__Requirements__: Quote all of the entries word for word.

__Information provided__:
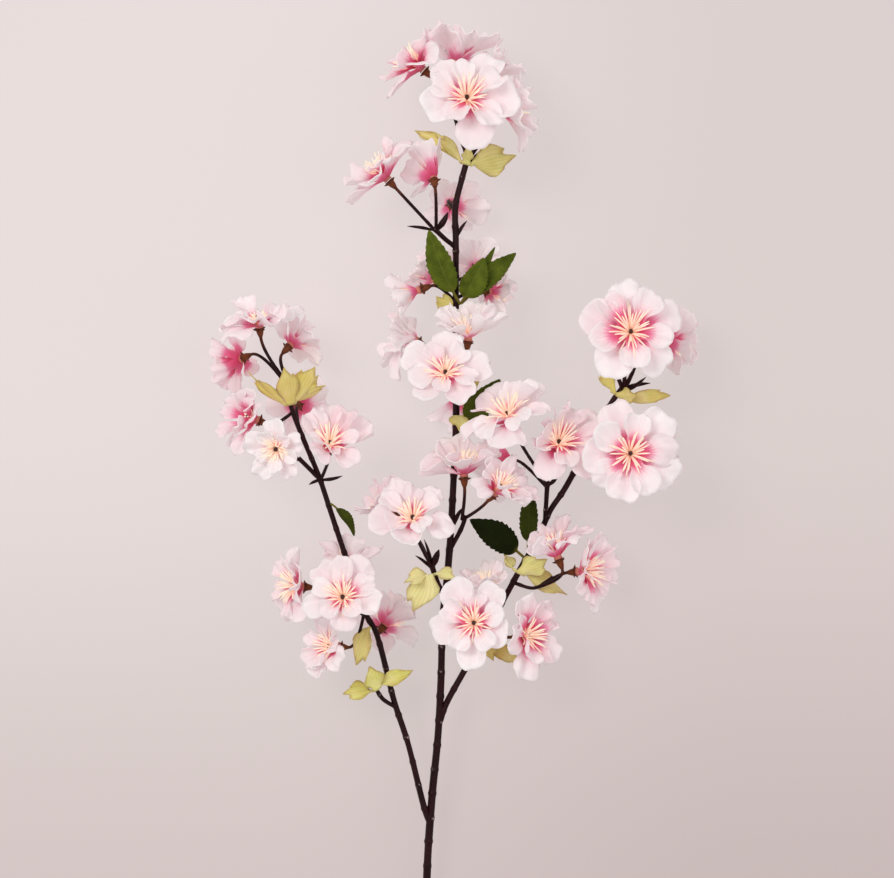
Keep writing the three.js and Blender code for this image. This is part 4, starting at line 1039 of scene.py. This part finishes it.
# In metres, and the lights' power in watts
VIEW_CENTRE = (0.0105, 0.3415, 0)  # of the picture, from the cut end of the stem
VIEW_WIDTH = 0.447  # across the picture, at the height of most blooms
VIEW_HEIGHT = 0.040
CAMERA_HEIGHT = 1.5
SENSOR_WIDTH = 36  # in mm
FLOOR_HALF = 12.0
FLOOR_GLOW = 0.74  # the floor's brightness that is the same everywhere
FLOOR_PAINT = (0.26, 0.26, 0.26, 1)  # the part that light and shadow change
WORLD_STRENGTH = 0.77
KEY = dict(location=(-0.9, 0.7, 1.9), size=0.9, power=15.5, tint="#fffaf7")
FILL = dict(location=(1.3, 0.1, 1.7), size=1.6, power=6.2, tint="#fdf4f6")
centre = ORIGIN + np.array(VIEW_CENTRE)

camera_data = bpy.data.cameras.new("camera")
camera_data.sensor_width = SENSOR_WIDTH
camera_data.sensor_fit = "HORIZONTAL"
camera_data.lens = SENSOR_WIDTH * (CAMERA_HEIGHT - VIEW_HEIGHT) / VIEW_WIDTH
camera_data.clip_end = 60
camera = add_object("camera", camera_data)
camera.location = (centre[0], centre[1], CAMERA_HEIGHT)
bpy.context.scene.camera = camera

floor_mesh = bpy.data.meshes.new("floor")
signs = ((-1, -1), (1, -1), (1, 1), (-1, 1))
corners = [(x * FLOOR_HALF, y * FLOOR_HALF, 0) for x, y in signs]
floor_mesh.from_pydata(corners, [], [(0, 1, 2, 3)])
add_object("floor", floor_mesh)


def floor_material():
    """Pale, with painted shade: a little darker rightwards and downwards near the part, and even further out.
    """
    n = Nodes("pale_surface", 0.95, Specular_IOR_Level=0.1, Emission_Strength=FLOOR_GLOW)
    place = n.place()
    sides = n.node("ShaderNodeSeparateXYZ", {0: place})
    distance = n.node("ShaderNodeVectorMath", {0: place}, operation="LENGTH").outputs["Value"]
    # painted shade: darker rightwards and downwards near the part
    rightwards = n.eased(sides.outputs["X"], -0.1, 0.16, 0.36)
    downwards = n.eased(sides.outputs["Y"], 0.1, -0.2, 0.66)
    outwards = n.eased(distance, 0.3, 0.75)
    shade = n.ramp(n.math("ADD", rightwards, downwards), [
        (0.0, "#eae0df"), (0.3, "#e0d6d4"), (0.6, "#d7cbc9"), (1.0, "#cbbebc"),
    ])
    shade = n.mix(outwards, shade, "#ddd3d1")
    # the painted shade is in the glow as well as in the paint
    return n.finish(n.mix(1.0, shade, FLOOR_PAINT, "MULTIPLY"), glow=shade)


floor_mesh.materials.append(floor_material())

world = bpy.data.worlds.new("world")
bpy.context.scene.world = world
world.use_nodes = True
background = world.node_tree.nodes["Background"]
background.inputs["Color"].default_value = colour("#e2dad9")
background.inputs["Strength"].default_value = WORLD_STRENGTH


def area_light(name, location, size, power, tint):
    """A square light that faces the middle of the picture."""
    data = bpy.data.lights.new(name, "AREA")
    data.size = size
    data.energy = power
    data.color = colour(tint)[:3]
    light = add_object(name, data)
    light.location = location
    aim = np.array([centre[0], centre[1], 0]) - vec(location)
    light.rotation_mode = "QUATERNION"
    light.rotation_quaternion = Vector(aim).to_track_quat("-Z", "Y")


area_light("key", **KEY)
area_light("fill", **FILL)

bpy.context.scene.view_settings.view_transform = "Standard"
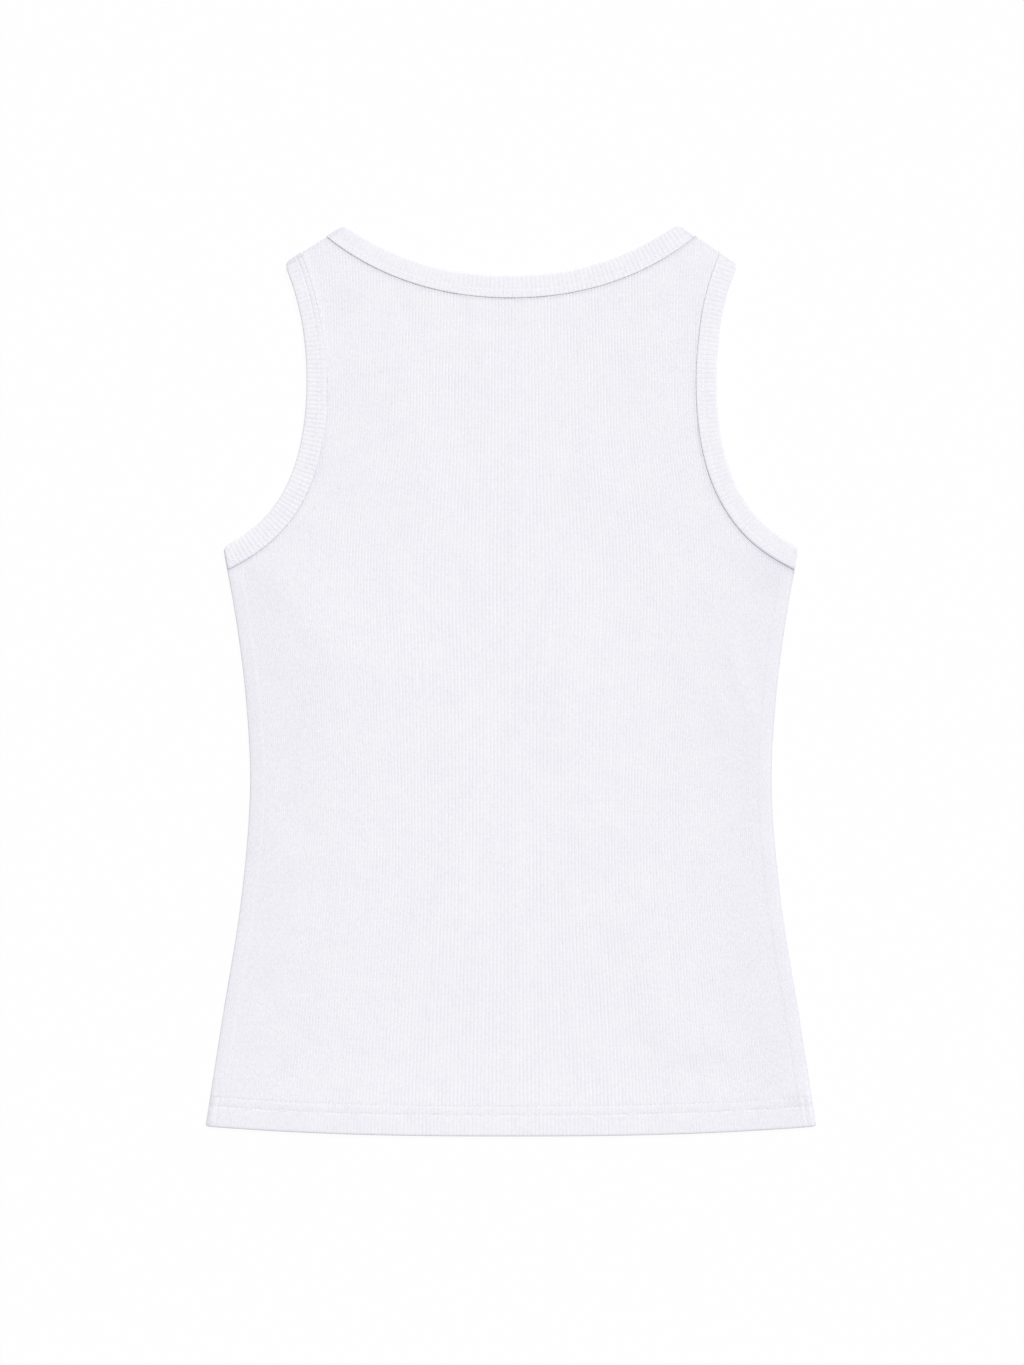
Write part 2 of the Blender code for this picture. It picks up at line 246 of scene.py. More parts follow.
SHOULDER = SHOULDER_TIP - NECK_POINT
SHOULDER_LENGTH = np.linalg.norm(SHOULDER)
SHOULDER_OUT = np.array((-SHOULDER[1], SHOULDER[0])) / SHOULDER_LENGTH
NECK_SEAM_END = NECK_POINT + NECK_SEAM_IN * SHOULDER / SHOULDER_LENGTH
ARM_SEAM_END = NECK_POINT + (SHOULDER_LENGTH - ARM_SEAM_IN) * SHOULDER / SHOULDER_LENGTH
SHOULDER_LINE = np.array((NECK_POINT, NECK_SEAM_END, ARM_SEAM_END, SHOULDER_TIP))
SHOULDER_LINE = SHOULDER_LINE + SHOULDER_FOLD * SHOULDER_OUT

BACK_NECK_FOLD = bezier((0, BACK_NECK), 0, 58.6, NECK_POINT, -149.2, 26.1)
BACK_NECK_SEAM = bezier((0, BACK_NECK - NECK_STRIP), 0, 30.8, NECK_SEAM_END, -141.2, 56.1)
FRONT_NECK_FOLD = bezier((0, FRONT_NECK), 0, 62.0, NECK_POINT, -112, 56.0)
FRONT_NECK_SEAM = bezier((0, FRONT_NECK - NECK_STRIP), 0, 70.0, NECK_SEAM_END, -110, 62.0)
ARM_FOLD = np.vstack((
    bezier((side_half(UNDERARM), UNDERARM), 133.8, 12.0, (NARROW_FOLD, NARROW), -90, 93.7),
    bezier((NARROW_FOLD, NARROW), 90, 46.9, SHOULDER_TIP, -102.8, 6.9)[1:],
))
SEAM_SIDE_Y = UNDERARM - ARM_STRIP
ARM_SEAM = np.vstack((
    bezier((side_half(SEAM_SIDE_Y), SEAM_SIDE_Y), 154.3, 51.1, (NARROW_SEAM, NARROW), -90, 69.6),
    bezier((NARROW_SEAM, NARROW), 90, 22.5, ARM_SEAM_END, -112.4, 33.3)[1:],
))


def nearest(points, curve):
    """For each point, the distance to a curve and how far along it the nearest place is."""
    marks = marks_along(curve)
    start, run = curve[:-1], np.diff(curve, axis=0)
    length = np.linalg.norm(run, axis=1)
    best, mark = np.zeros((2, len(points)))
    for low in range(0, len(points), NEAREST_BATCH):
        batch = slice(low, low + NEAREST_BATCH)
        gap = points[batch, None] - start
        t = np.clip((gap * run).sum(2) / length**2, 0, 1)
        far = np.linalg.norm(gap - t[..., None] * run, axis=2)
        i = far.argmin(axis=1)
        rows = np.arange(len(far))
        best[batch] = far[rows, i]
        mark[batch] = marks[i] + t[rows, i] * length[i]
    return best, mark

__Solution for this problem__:
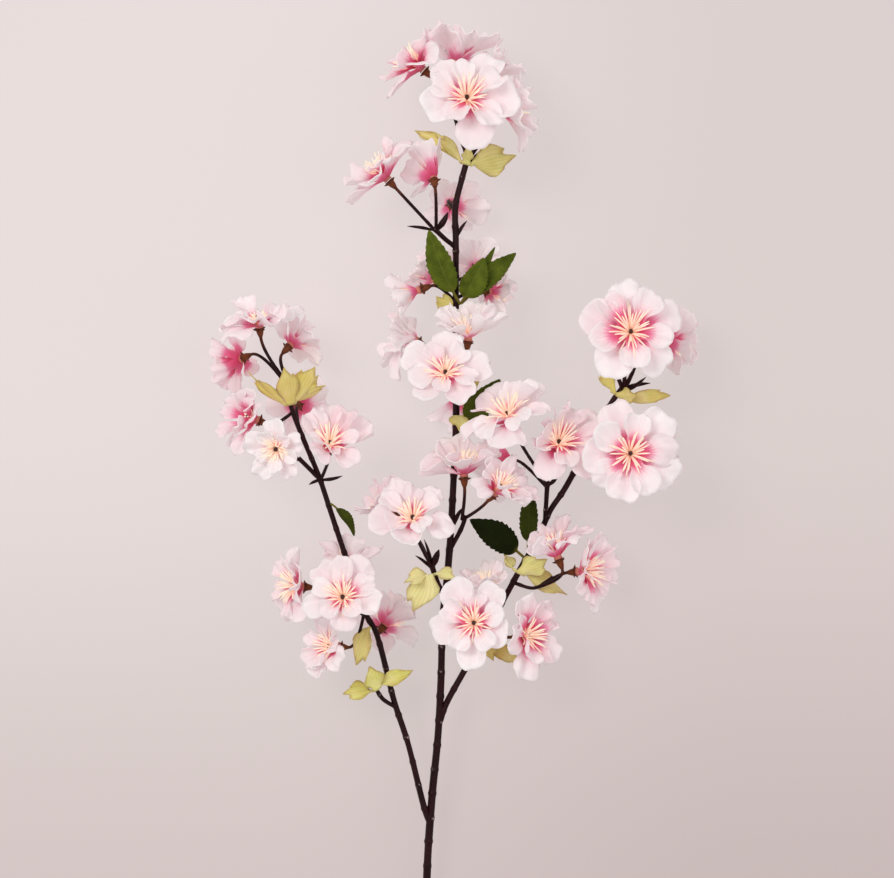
Keep writing the three.js and Blender code for this image. This is part 4, starting at line 1039 of scene.py. This part finishes it.
# In metres, and the lights' power in watts
VIEW_CENTRE = (0.0105, 0.3415, 0)  # of the picture, from the cut end of the stem
VIEW_WIDTH = 0.447  # across the picture, at the height of most blooms
VIEW_HEIGHT = 0.040
CAMERA_HEIGHT = 1.5
SENSOR_WIDTH = 36  # in mm
FLOOR_HALF = 12.0
FLOOR_GLOW = 0.74  # the floor's brightness that is the same everywhere
FLOOR_PAINT = (0.26, 0.26, 0.26, 1)  # the part that light and shadow change
WORLD_STRENGTH = 0.77
KEY = dict(location=(-0.9, 0.7, 1.9), size=0.9, power=15.5, tint="#fffaf7")
FILL = dict(location=(1.3, 0.1, 1.7), size=1.6, power=6.2, tint="#fdf4f6")
centre = ORIGIN + np.array(VIEW_CENTRE)

camera_data = bpy.data.cameras.new("camera")
camera_data.sensor_width = SENSOR_WIDTH
camera_data.sensor_fit = "HORIZONTAL"
camera_data.lens = SENSOR_WIDTH * (CAMERA_HEIGHT - VIEW_HEIGHT) / VIEW_WIDTH
camera_data.clip_end = 60
camera = add_object("camera", camera_data)
camera.location = (centre[0], centre[1], CAMERA_HEIGHT)
bpy.context.scene.camera = camera

floor_mesh = bpy.data.meshes.new("floor")
signs = ((-1, -1), (1, -1), (1, 1), (-1, 1))
corners = [(x * FLOOR_HALF, y * FLOOR_HALF, 0) for x, y in signs]
floor_mesh.from_pydata(corners, [], [(0, 1, 2, 3)])
add_object("floor", floor_mesh)


def floor_material():
    """Pale, with painted shade: a little darker rightwards and downwards near the part, and even further out.
    """
    n = Nodes("pale_surface", 0.95, Specular_IOR_Level=0.1, Emission_Strength=FLOOR_GLOW)
    place = n.place()
    sides = n.node("ShaderNodeSeparateXYZ", {0: place})
    distance = n.node("ShaderNodeVectorMath", {0: place}, operation="LENGTH").outputs["Value"]
    # painted shade: darker rightwards and downwards near the part
    rightwards = n.eased(sides.outputs["X"], -0.1, 0.16, 0.36)
    downwards = n.eased(sides.outputs["Y"], 0.1, -0.2, 0.66)
    outwards = n.eased(distance, 0.3, 0.75)
    shade = n.ramp(n.math("ADD", rightwards, downwards), [
        (0.0, "#eae0df"), (0.3, "#e0d6d4"), (0.6, "#d7cbc9"), (1.0, "#cbbebc"),
    ])
    shade = n.mix(outwards, shade, "#ddd3d1")
    # the painted shade is in the glow as well as in the paint
    return n.finish(n.mix(1.0, shade, FLOOR_PAINT, "MULTIPLY"), glow=shade)


floor_mesh.materials.append(floor_material())

world = bpy.data.worlds.new("world")
bpy.context.scene.world = world
world.use_nodes = True
background = world.node_tree.nodes["Background"]
background.inputs["Color"].default_value = colour("#e2dad9")
background.inputs["Strength"].default_value = WORLD_STRENGTH


def area_light(name, location, size, power, tint):
    """A square light that faces the middle of the picture."""
    data = bpy.data.lights.new(name, "AREA")
    data.size = size
    data.energy = power
    data.color = colour(tint)[:3]
    light = add_object(name, data)
    light.location = location
    aim = np.array([centre[0], centre[1], 0]) - vec(location)
    light.rotation_mode = "QUATERNION"
    light.rotation_quaternion = Vector(aim).to_track_quat("-Z", "Y")


area_light("key", **KEY)
area_light("fill", **FILL)

bpy.context.scene.view_settings.view_transform = "Standard"
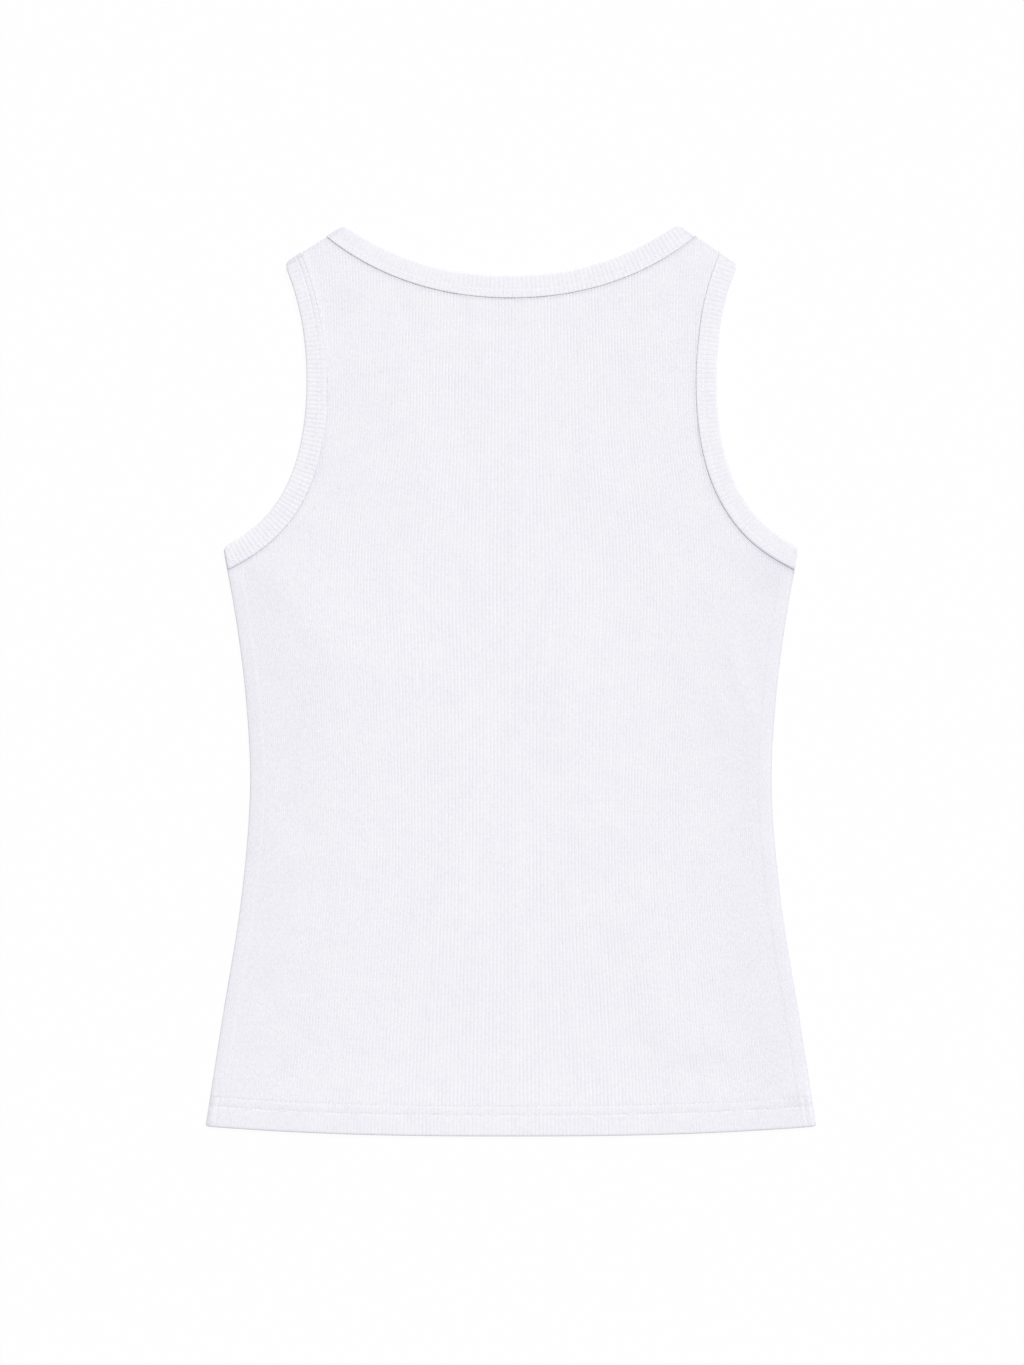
Write part 2 of the Blender code for this picture. It picks up at line 246 of scene.py. More parts follow.
SHOULDER = SHOULDER_TIP - NECK_POINT
SHOULDER_LENGTH = np.linalg.norm(SHOULDER)
SHOULDER_OUT = np.array((-SHOULDER[1], SHOULDER[0])) / SHOULDER_LENGTH
NECK_SEAM_END = NECK_POINT + NECK_SEAM_IN * SHOULDER / SHOULDER_LENGTH
ARM_SEAM_END = NECK_POINT + (SHOULDER_LENGTH - ARM_SEAM_IN) * SHOULDER / SHOULDER_LENGTH
SHOULDER_LINE = np.array((NECK_POINT, NECK_SEAM_END, ARM_SEAM_END, SHOULDER_TIP))
SHOULDER_LINE = SHOULDER_LINE + SHOULDER_FOLD * SHOULDER_OUT

BACK_NECK_FOLD = bezier((0, BACK_NECK), 0, 58.6, NECK_POINT, -149.2, 26.1)
BACK_NECK_SEAM = bezier((0, BACK_NECK - NECK_STRIP), 0, 30.8, NECK_SEAM_END, -141.2, 56.1)
FRONT_NECK_FOLD = bezier((0, FRONT_NECK), 0, 62.0, NECK_POINT, -112, 56.0)
FRONT_NECK_SEAM = bezier((0, FRONT_NECK - NECK_STRIP), 0, 70.0, NECK_SEAM_END, -110, 62.0)
ARM_FOLD = np.vstack((
    bezier((side_half(UNDERARM), UNDERARM), 133.8, 12.0, (NARROW_FOLD, NARROW), -90, 93.7),
    bezier((NARROW_FOLD, NARROW), 90, 46.9, SHOULDER_TIP, -102.8, 6.9)[1:],
))
SEAM_SIDE_Y = UNDERARM - ARM_STRIP
ARM_SEAM = np.vstack((
    bezier((side_half(SEAM_SIDE_Y), SEAM_SIDE_Y), 154.3, 51.1, (NARROW_SEAM, NARROW), -90, 69.6),
    bezier((NARROW_SEAM, NARROW), 90, 22.5, ARM_SEAM_END, -112.4, 33.3)[1:],
))


def nearest(points, curve):
    """For each point, the distance to a curve and how far along it the nearest place is."""
    marks = marks_along(curve)
    start, run = curve[:-1], np.diff(curve, axis=0)
    length = np.linalg.norm(run, axis=1)
    best, mark = np.zeros((2, len(points)))
    for low in range(0, len(points), NEAREST_BATCH):
        batch = slice(low, low + NEAREST_BATCH)
        gap = points[batch, None] - start
        t = np.clip((gap * run).sum(2) / length**2, 0, 1)
        far = np.linalg.norm(gap - t[..., None] * run, axis=2)
        i = far.argmin(axis=1)
        rows = np.arange(len(far))
        best[batch] = far[rows, i]
        mark[batch] = marks[i] + t[rows, i] * length[i]
    return best, mark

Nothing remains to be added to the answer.